The agenda includes a proposal that would amend the regulatory definition of a fiduciary, in an effort “to more appropriately define when persons who render investment advice for a fee to employee benefit plans and IRAs are fiduciaries within the meaning of section 3(21) of ERISA [Employee Retirement Income Security Act of 1974] and section 4975(e)(3) of the Internal Revenue Code.”

The amendment would also “take into account practices of investment advisers, and the expectations of plan officials and participants, and IRA [individual retirement account] owners who receive investment advice, as well as developments in the investment marketplace, including in the ways advisers are compensated that can subject advisers to harmful conflicts of interest,” said the notice.

The DOL noted that in conjunction with the rulemaking, the Employee Benefits Security Administration (EBSA) will evaluate available prohibited transaction class exemptions and propose amendments or new exemptions to ensure consistent protection of employee benefit plan and IRAs.
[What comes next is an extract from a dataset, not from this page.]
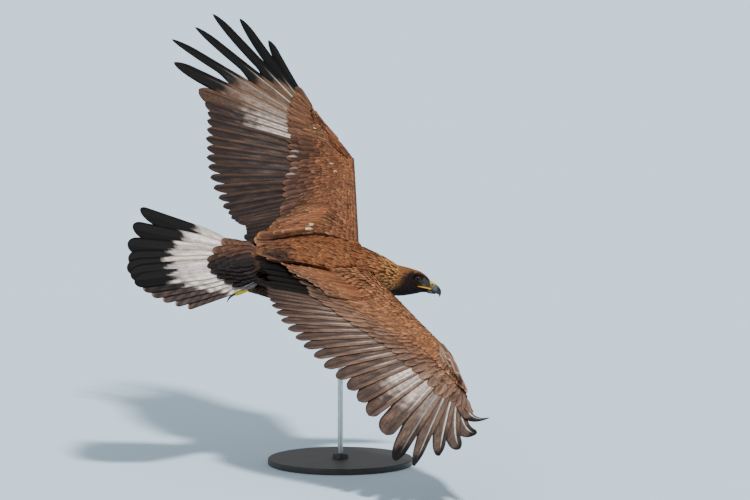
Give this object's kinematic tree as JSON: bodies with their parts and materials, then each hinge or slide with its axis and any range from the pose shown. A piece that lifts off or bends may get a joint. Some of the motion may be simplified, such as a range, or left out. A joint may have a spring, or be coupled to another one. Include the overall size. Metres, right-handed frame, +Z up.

The rule will also include a comment period.

The notice comes just a month after EBSA Assistant Secretary of Labor Lisa Gomez touched on the DOL’s attention to a new fiduciary rule, during a Employee Benefit Research Institute (EBRI) spring policy forum.

Gomez looked back on the previous fiduciary rule in 2016, which was dropped in 2018, adding that today’s retirement market has changed in the past years.

“Things have changed so much in the retirement market,” Gomez previously said. “And we are trying to acknowledge those changes, reflect how the system works best in this new world, reflecting on challenges there have been to the rule since 2016, and trying to come up with a proposal that will reflect all of that.”